Hello, welcome to my little corner of the internet! I’m Christina O’Donnell, I’m a PhD student in theoretical computer science at the University of Nottingham supervised by Thorsten Altenkirch. I work mainly on type theory, quotient inductive types, and constructive foundations, with a particular interest in how formal systems can describe their own syntax and semantics.

News

  • 2026-05-04: Talk at TYPES 2026: “Constructing QITs from Quotients”.

Research Interests

Current Research

My current research concerns the semantics of quotient inductive-inductive types (QIITs). These are a form of inductive definition that allows several types to be generated simultaneously, while also imposing equations between generated objects.

I am particularly interested in when such types can be constructed without appealing to non-constructive principles such as the Axiom of Choice. This matters because type theory is often used as a constructive foundation: an existence proof should provide an explicit witness, rather than merely showing that a witness cannot fail to exist.

A motivating goal is to understand the foundations needed to formalise type theories inside type theory itself. QIITs are important here because they provide a way to define syntax, typing judgments, substitution, and equality simultaneously. Much of my work is carried out in Agda, a proof assistant based on dependent type theory.

Academic and Professional Background

  • PhD in Computer Science, University of Nottingham, 2025–present.
    Supervised by Thorsten Altenkirch. Funded by an EPSRC Doctoral Landscape Award.
  • MSc in Computer Science, University of Nottingham, 2024–2025.
  • Computer Science Tutor, 2023–2024.
  • Software Developer, Cyberscience, 2017–2023.
  • BA in Mathematics and Computer Science, University of Oxford, 2014–2017.

Selected Projects

MSc Thesis: Virtual Sets as a Traced Monoidal Category

In my MSc thesis, supervised by Thorsten Altenkirch, I formalised a category of finite injective functions, called Virtual Sets, inspired by the work of Mark Williams, using Cubical Agda. I established its monoidal structure and investigated the additional structure required for a traced monoidal category.

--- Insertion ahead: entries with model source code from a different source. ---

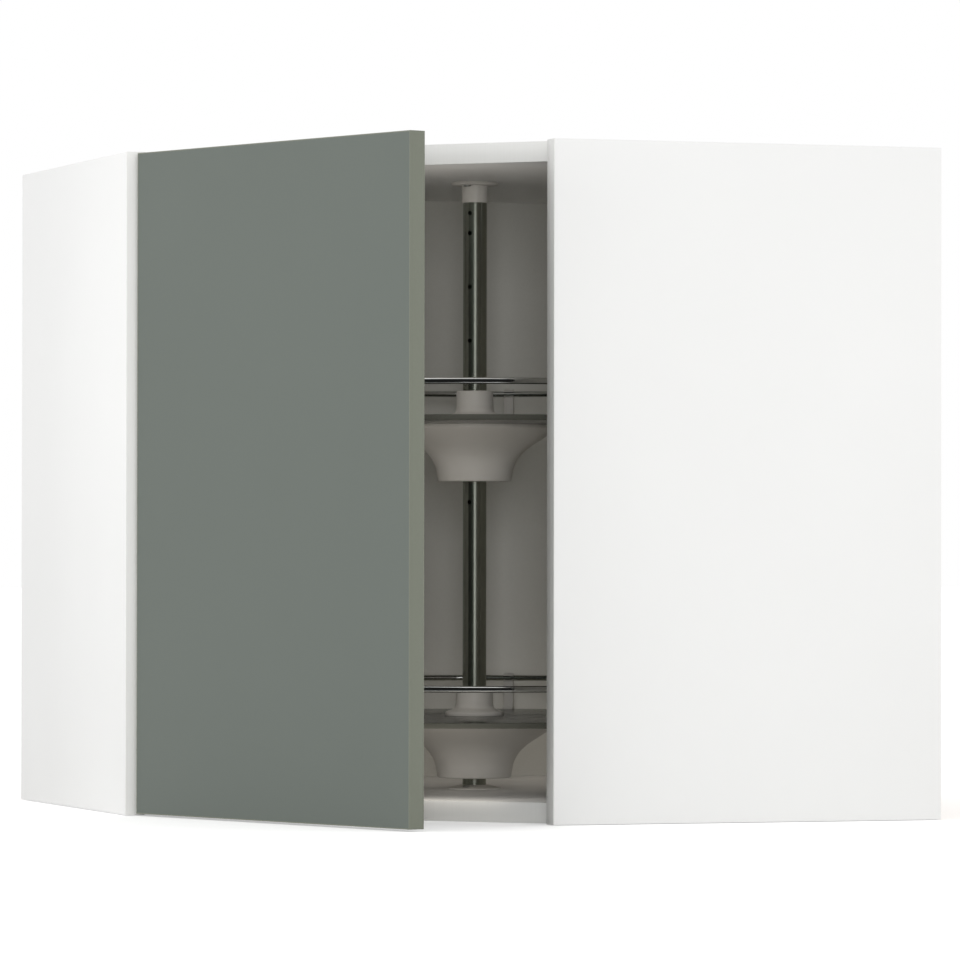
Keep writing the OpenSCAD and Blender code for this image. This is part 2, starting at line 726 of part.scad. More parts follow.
// The space inside, a share of the wall in from the skin and of the plate down from its top
module cone_space(share = 1) {
    roof = -share * plate_under_t;
    inset = share * trumpet_inset;
    under = [for (p = trumpet_curve) if (p[1] + inset < roof) [p[0] - inset, p[1] + inset]];
    foot = cone_foot_r - share * cone_wall;
    rotate_extrude($fn = wide_fn) polygon(concat(
        [[0, roof], [under[0][0], roof]], under,
        [[foot, -cone_h + lip_r], [foot, -cone_h - over], [0, -cone_h - over]]));
}
rib_foot = 0.72 * cone_h;
module cone(z) {
    at_shelf(z - shelf_t) difference() {
        union() {
            difference() {
                rotate_extrude($fn = wide_fn) polygon(concat(
                    [[0, 0], [cone_rim_r, 0]], trumpet_curve,
                    [[cone_foot_r, -cone_h + lip_r], [cone_foot_r - lip_r, -cone_h],
                        [0, -cone_h]]));
                cone_space();
            }
            // the ribs run into the middle of the wall and of the plate
            intersection() {
                cone_space(0.5);
                difference() {
                    for (i = [0 : rib_count / 2 - 1]) rotate(i * 360 / rib_count)
                        translate([-cone_rim_r, -rib_t / 2, -rib_foot])
                            cube([2 * cone_rim_r, rib_t, rib_foot]);
                    translate([0, 0, -2 * cone_h]) cylinder(d = shelf_bore_d,
                        h = 2 * cone_h + shelf_t + bush_foot + bush_flange_t, $fn = round_fn);
                }
            }
            translate([0, 0, bush_foot + bush_flange_t + shelf_t])
                cylinder(d = tube_d, h = -bush_foot - bush_flange_t - shelf_t, $fn = round_fn);
            cylinder(d = shelf_bore_d - 2 * loose, h = shelf_t, $fn = round_fn);
        }
        translate([0, 0, -2 * cone_h]) cylinder(d = bush_out_d + 2 * loose, h = 4 * cone_h,
            $fn = round_fn);
        at_hub_screws() rod(hub_screw_d + 2 * loose, 4 * shelf_t);
    }
}
// The hub's outline: flange, bevel, fillet, drafted body and rounded top
flange_edge = 1;
bevel_h = 4;
fillet_r = 2;
body_edge = 1.5;
hub_draft = 0.5;
hub_r = hub_d / 2;
flange_r = hub_flange_d / 2;
body_foot = hub_flange_t + bevel_h;
module hub(z) {
    at_shelf(z) difference() {
        rotate_extrude($fn = round_fn) polygon([
            [0, 0], [flange_r, 0], [flange_r, hub_flange_t - flange_edge],
            [flange_r - flange_edge, hub_flange_t],
            [hub_r + fillet_r, body_foot - 3 * fillet_r / 4],
            [hub_r + fillet_r / 4, body_foot], [hub_r, body_foot + fillet_r],
            [hub_r - hub_draft, hub_h - body_edge],
            [hub_r - hub_draft - body_edge, hub_h], [0, hub_h]]);
        translate([0, 0, -over]) cylinder(d = bush_out_d + 2 * loose, h = bush_top + loose + over,
            $fn = round_fn);
        cylinder(d = pole_d + 2 * touch, h = 2 * hub_h, $fn = round_fn);
        at_hub_screws() translate([0, 0, -over]) cylinder(d = hub_screw_d + 2 * loose,
            h = hub_screw_bite + over + loose, $fn = round_fn);
    }
}
module bush(z) {
    at_shelf(z) difference() {
        union() {
            translate([0, 0, bush_foot]) cylinder(d = bush_out_d, h = bush_top - bush_foot,
                $fn = round_fn);
            translate([0, 0, bush_foot]) cylinder(d = tube_d, h = bush_flange_t, $fn = round_fn);
        }
        translate([0, 0, -2 * hub_h]) cylinder(d = pole_d + 2 * fit, h = 4 * hub_h,
            $fn = round_fn);
    }
}
module hub_screws(z) {
    at_shelf(z) at_hub_screws() translate([0, 0, -shelf_t - plate_under_t])
        pan_screw(hub_screw_d, hub_screw_l);
}
rail_r = shelf_r - rail_in;
ring_fn = 24;
module ring(d) {
    translate([0, 0, rail_up]) rotate_extrude($fn = wide_fn) translate([rail_r, 0])
        circle(d = d, $fn = ring_fn);
}
module rail(z) {
    at_shelf(z) ring(rail_rod_d);
}
first_post_angle = 63;             // direction of the first rail post
clip_t = 2.4;
clip_in = 14;                // how far the clip grips the shelf
post_body_t = 6;
eye_wall = 1.6;
// A moulded post: a clip over the shelf's rim, a flat stem and an eye round the rail
module rail_posts(z) {
    at_shelf(z) for (i = [0 : post_count - 1]) rotate(first_post_angle + i * 360 / post_count)
        difference() {
            union() {
                translate([shelf_r - clip_in, -post_body_w / 2, -shelf_t - clip_t])
                    cube([clip_in + clip_t, post_body_w, shelf_t + 2 * clip_t]);
                translate([rail_r - post_body_t / 2, -post_body_w / 2, clip_t])
                    cube([post_body_t, post_body_w, rail_up - clip_t]);
                translate([rail_r, 0, rail_up]) rotate([90, 0, 0])
                    rod(rail_rod_d + 2 * eye_wall, post_body_w);
            }
            translate([0, 0, -shelf_t - loose])
                cylinder(r = shelf_r + loose, h = shelf_t + 2 * loose, $fn = wide_fn);
            ring(rail_rod_d + 2 * loose);
        }
}
module lower_shelf() {
    color("#5c5b52") shelf(lower_shelf_z);
}
module lower_cone() {
    color("#cfcdc7") cone(lower_shelf_z);
}
module lower_hub() {
    color("#cfcdc7") hub(lower_shelf_z);
}
module lower_bush() {
    color("#e4e2dc") bush(lower_shelf_z);
}
module lower_hub_screws() {
    color("#c9cbcd") hub_screws(lower_shelf_z);
}
module lower_rail() {
    color("#b8babb") rail(lower_shelf_z);
}
module lower_rail_posts() {
    color("#dad9d5") rail_posts(lower_shelf_z);
}
module upper_shelf() {
    color("#5c5b52") shelf(upper_shelf_z);
}
module upper_cone() {
    color("#cfcdc7") cone(upper_shelf_z);
}
module upper_hub() {
    color("#cfcdc7") hub(upper_shelf_z);
}
module upper_bush() {
    color("#e4e2dc") bush(upper_shelf_z);
}
module upper_hub_screws() {
    color("#c9cbcd") hub_screws(upper_shelf_z);
}
module upper_rail() {
    color("#b8babb") rail(upper_shelf_z);
}
module upper_rail_posts() {
    color("#dad9d5") rail_posts(upper_shelf_z);
}

left_side_panel();
right_side_panel();
top_panel();
bottom_panel();
left_rear_panel();
right_rear_panel();
rear_corner_post();
panel_dowels();
cam_housings();
cam_bolts();
wall_brackets();
bracket_screws();
hinge_mounting_plates();
hinge_plate_screws();
hinge_arms();
hinge_arm_screws();
hinge_arm_pins();
pole();
pole_top_socket();
pole_base_socket();
pole_socket_screws();
shelf_pins();
thrust_rings();
hinge_links();
door_panel();
hinge_cups();
hinge_cup_pins();
hinge_cup_screws();
door_bumpers();
lower_shelf();
lower_cone();
lower_hub();
lower_bush();
lower_hub_screws();
lower_rail();
lower_rail_posts();
upper_shelf();
upper_cone();
upper_hub();
upper_bush();
upper_hub_screws();
upper_rail();
upper_rail_posts();
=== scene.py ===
import bpy
import math
from mathutils import Matrix, Vector


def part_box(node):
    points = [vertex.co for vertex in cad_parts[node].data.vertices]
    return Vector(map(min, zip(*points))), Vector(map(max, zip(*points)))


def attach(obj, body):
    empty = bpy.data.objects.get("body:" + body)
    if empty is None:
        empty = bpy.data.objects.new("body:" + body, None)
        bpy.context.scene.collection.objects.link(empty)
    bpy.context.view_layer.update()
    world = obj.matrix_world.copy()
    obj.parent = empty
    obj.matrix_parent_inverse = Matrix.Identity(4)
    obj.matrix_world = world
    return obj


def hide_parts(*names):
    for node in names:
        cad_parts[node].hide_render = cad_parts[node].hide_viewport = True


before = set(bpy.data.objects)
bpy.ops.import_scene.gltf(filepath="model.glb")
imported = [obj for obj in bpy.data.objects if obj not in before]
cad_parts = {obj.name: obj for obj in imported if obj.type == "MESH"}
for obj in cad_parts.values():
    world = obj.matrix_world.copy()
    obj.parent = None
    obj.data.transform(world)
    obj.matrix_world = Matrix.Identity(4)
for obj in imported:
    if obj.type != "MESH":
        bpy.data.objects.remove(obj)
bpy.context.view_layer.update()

# ---- Side panels ----
# Two boards of 18 mm particleboard, faced on both sides with white melamine foil. A white
# edge band is glued on the front edge, and the rear edge, which stands on the wall, is raw.
# Each has a groove for the rear panel, and bolts and dowels tie it to the top and the bottom.
MM = 0.001
BAND_T = 1 * MM
EASED = 0.4 * MM                   # the small radius that the machine leaves on a banded edge
SWAP_SIDES = Matrix(((0, 1, 0, 0), (1, 0, 0, 0), (0, 0, 1, 0), (0, 0, 0, 1)))


def linear(hex_colour):
    """An sRGB hex colour as linear red, green, blue and alpha."""
    channels = [int(hex_colour[i:i + 2], 16) / 255 for i in (1, 3, 5)]
    return [c / 12.92 if c <= 0.04045 else ((c + 0.055) / 1.055) ** 2.4 for c in channels] + [1.0]


def add_node(tree, kind, inputs=None, **settings):
    """A shader node with its settings, and with a value or a link on each input named."""
    node = tree.nodes.new(kind)
    for name, value in settings.items():
        setattr(node, name, value)
    for name, value in (inputs or {}).items():
        if isinstance(value, bpy.types.NodeSocket):
            tree.links.new(value, node.inputs[name])
        else:
            node.inputs[name].default_value = value
    return node


def start_material(name, sockets):
    """A material, its node tree, its shader with these sockets set, and the place on the piece."""
    material = bpy.data.materials.new(name)
    material.use_nodes = True
    tree = material.node_tree
    shader = tree.nodes["Principled BSDF"]
    for socket, value in sockets.items():
        shader.inputs[socket].default_value = value
    return material, tree, shader, add_node(tree, "ShaderNodeTexCoord").outputs["Object"]


def activate(piece):
    """Leaves object mode on, with this piece alone selected."""
    if bpy.context.object and bpy.context.object.mode != "OBJECT":
        bpy.ops.object.mode_set(mode="OBJECT")
    bpy.ops.object.select_all(action="DESELECT")
    piece.select_set(True)
    bpy.context.view_layer.objects.active = piece


def name_piece(name):
    """Names the new primitive and puts its place and size into its mesh."""
    piece = bpy.context.object
    piece.name = piece.data.name = name
    bpy.ops.object.transform_apply(location=True, rotation=True, scale=True)
    return piece


def add_board(name, low, high):
    """A block between two corners."""
    bpy.ops.object.select_all(action="DESELECT")
    low, high = Vector(low), Vector(high)
    bpy.ops.mesh.primitive_cube_add(size=1, location=(low + high) / 2, scale=high - low)
    return name_piece(name)


def add_rod(name, start, end, radius, sides=64):
    """A round bar from one point to another."""
    bpy.ops.object.select_all(action="DESELECT")
    start, end = Vector(start), Vector(end)
    turn = (end - start).to_track_quat("Z", "Y").to_euler()
    bpy.ops.mesh.primitive_cylinder_add(vertices=sides, radius=radius,
        depth=(end - start).length, location=(start + end) / 2, rotation=turn)
    return name_piece(name)


def cut(piece, *tools):
    """Takes the tools out of the piece, as a router or a drill does."""
    for tool in tools:
        modifier = piece.modifiers.new("cut", "BOOLEAN")
        modifier.operation = "DIFFERENCE"
        modifier.solver = "EXACT"
        modifier.object = tool
        activate(piece)
        bpy.ops.object.modifier_apply(modifier=modifier.name)
        bpy.data.objects.remove(tool)


def slice_at(piece, point, normal, keep_behind=False):
    """Cuts the faces along a plane, and takes off what is in front of it where asked."""
    activate(piece)
    bpy.ops.object.mode_set(mode="EDIT")
    bpy.ops.mesh.select_all(action="SELECT")
    bpy.ops.mesh.bisect(plane_co=point, plane_no=normal, use_fill=keep_behind,
        clear_outer=keep_behind)
    bpy.ops.object.mode_set(mode="OBJECT")


def ease(piece, width, steps=2, angle=40, smooth=30):
    """Rounds every edge that is sharper than the angle, and shades the rest smooth."""
    modifier = piece.modifiers.new("ease", "BEVEL")
    modifier.width = width
    modifier.segments = steps
    modifier.limit_method = "ANGLE"
    modifier.angle_limit = math.radians(angle)
    activate(piece)
    bpy.ops.object.modifier_apply(modifier=modifier.name)
    bpy.ops.object.shade_smooth_by_angle(angle=math.radians(smooth))


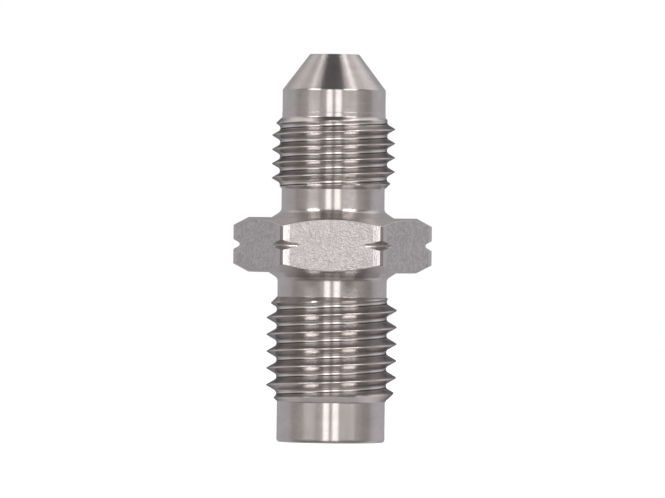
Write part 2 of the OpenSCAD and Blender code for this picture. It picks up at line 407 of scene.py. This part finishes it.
class Skin:
    """A closed surface gathered ring by ring: points as (angle, radius, height, painted light),
    with faces and a finish for each face."""

    def __init__(self, theta):
        self.theta = theta
        self.points, self.count = [], 0
        self.faces, self.finishes = [], []

    def add_points(self, theta, radius, z, polish):
        """Puts points in, with the painted light of each, and returns their numbers."""
        self.points.append(np.stack([theta, radius, z, polish], 1))
        numbers = self.count + np.arange(len(z))
        self.count += len(z)
        return numbers

    def add_rows(self, rows, finishes):
        """Puts whole rings in, joins each to the next, and returns the rings' numbers."""
        theta = np.tile(self.theta, len(rows))
        radius, z = rows.reshape(-1, 2).T
        numbers = self.add_points(theta, radius, z, np.full(len(theta), FULL_PAINTED_LIGHT))
        numbers = numbers.reshape(len(rows), -1)
        self.join(numbers, np.array(finishes[:-1])[:, None])
        return numbers

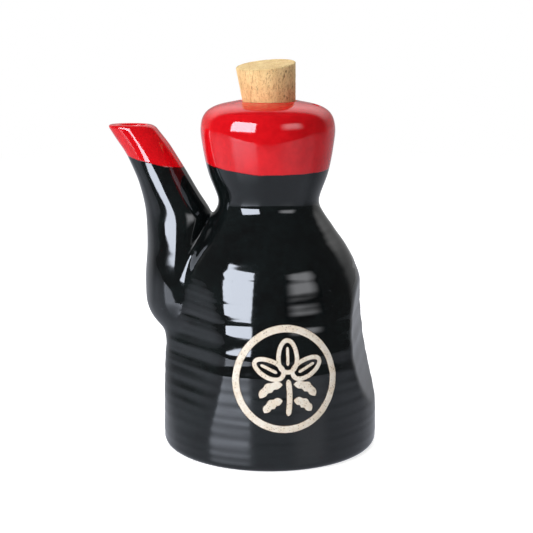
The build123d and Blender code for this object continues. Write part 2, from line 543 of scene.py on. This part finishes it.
def corkPiece():
    # A tapered plug: end discs, rounded edges and a side, with random pits pushed into it, then leaned over.
    random = np.random.default_rng(corkShape["seed"])
    theta = around(168)
    edge = corkShape["edgeRound"]
    bend = np.linspace(0, pi / 2, 6)[1:-1]
    top, bottom, length = corkShape["topRadius"], corkShape["bottomRadius"], corkShape["length"]
    sideZ = np.linspace(edge, length - edge, 88)
    sideR = bottom + (top - bottom) * sideZ / length
    discs = np.linspace(0.04, 1, 26)
    underside = discs[::3]
    rowR = np.concatenate([underside * (bottom - edge), bottom - edge + edge * np.sin(bend), sideR,
                           top - edge + edge * np.cos(bend), (discs * (top - edge))[::-1]])[:, None]
    rowZ = np.concatenate([0 * underside, edge - edge * np.cos(bend), sideZ,
                           length - edge + edge * np.sin(bend), 0 * discs + length])[:, None]
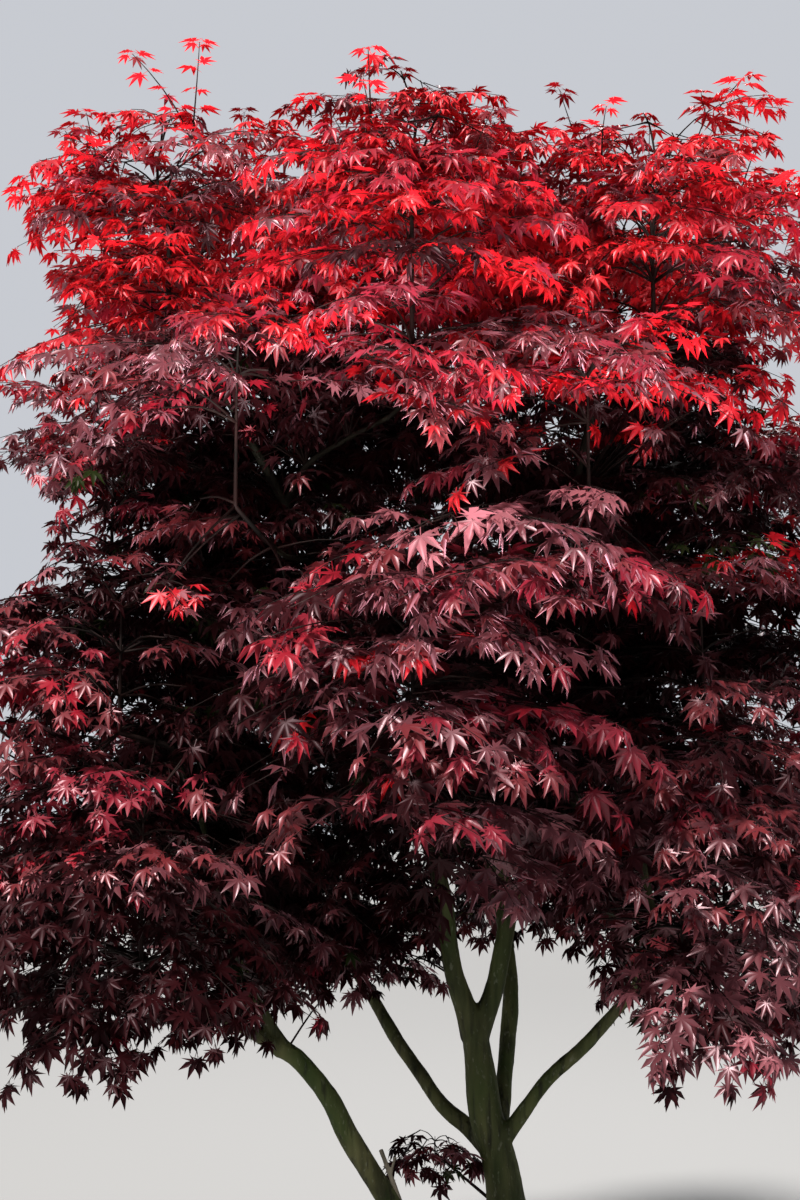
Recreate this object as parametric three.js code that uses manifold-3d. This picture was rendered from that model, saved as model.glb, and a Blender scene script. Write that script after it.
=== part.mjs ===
// A japanese maple in a plain terracotta pot: two stems from one root, boughs that spread
// like a vase, and a broad crown of layered, drooping foliage.
// Millimetres, +Z up. The pot's underside lies on the ground at the origin.
// +X is the right of the photograph and +Y points away from the camera.

import * as THREE from 'three';
import Module from 'manifold-3d';
import { mergeVertices } from 'three/addons/utils/BufferGeometryUtils.js';

const wasm = await Module();
wasm.setup();
const { Manifold, Mesh: SolidMesh } = wasm;

// Driving sizes

const GAP = 0.3;
const POT = {
  height: 440,
  footRadius: 250,
  neckRadius: 312,
  rimRadius: 332,
  rimHeight: 78,
  rimRound: 9,
  wall: 26,
  floor: 32,
  sides: 32,
};
const SOIL_TOP = 415;

const CROWN = {
  centre: new THREE.Vector3(-150, 0, 0),
  rings: [
    { tier: 'top', height: 2750, radius: 640, angles: [30, 90, 150, 210, 270, 330] },
    { tier: 'upper', height: 2300, radius: 730, angles: [0, 60, 120, 180, 240, 300] },
    { tier: 'middle', height: 1840, radius: 740, angles: [30, 90, 150, 210, 270, 330] },
    { tier: 'lower', height: 1350, radius: 750, angles: [0, 60, 120, 180, 221, 319] },
  ],
  topCentre: { tier: 'top', height: 2960, radius: 0, angles: [0] },
  // The back of the crown is higher: at its top by up to this much, in its lowest ring wholly.
  topRise: 110,
  backLift: 130,
};
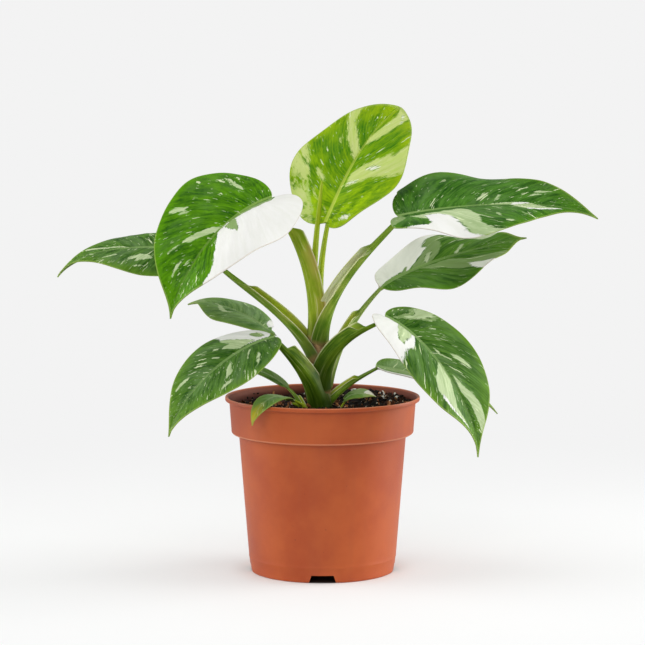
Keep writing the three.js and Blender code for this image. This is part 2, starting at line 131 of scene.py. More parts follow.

The project also exposed practical difficulties caused by transport-heavy indexed inductive definitions, which led me toward thinking about strict equality, coherence, and two-level type theory.

Semantic Graph Rewriting

Before my PhD, I worked on a graph-based approach to representing programming language syntax and semantics. The aim was to model binding, substitution, and operational semantics using graph rewriting, as an alternative perspective on self-descriptive formal systems.

Formalisation

Most of my formalisation work is in Agda, including work with Cubical Type Theory, categorical structures, quotient inductive types, and setoid-based semantics.